Even closer, on the east side of the shallow San Antonio River, was the dilapidated mission turned fortress called the Alamo.
TWO
“O! He Has Gone to Texas”
A vast howling Wilderness of wild things, wild cattle wild Horses wild Beasts and Birds, and wild Men savages hostile in the extreme…
JAMES HATCH, Lest We Forget the Heroes of the Alamo
The very earliest explorers—Spanish conquistadors such as Hernán Cortés, Francisco Pizarro, and Francisco Vásquez de Coronado—marched deep into the heart of the wilderness in search of gold and other precious minerals.
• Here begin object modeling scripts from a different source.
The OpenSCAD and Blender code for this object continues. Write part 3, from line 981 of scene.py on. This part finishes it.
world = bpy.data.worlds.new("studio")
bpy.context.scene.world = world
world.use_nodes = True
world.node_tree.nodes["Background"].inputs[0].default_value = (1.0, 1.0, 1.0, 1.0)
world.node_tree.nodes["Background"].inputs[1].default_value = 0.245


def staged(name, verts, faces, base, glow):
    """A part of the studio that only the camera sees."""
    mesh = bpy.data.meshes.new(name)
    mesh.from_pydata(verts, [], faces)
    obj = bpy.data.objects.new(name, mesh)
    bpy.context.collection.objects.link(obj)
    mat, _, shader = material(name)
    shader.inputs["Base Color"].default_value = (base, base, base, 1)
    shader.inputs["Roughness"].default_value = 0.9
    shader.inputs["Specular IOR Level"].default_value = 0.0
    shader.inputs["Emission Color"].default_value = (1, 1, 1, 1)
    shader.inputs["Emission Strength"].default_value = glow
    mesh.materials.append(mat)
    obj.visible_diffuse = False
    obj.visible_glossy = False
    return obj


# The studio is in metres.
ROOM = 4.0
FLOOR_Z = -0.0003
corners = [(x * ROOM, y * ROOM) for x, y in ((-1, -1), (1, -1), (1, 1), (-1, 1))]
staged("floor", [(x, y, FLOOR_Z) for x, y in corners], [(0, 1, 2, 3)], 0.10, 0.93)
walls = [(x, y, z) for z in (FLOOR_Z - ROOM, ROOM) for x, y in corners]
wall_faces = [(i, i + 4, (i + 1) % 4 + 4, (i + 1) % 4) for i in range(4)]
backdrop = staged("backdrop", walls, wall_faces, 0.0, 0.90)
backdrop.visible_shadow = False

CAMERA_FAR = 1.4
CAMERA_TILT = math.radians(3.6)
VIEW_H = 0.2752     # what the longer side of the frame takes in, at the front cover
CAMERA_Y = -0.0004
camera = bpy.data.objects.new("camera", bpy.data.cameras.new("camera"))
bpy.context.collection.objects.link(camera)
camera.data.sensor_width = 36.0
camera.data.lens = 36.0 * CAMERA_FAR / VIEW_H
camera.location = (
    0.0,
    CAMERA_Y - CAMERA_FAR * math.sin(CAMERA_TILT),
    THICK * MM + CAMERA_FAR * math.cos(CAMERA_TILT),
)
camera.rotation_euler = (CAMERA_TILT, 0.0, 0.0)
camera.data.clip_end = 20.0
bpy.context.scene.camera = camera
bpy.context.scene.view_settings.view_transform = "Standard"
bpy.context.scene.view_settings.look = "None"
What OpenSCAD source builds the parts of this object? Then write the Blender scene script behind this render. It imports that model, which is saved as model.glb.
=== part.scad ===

The kingdom of Gran Quivira, where everyone ate from dishes and bowls of gold… the Seven Hills of the Aijados, where gold was even more plentiful… the Sierra de la Plata, or the Silver Mountain—all these had lured men seeking fortunes. But these searchers found no gold or silver, and the land they called Tejas, or Texas, an Indian word meaning “friend,” was ignored for a century and a half. Early in the eighteenth century, Catholic missionaries ventured north from New Spain in search of souls to save. Soldiers accompanied them for protection against the Indians, who liked their souls just as they were.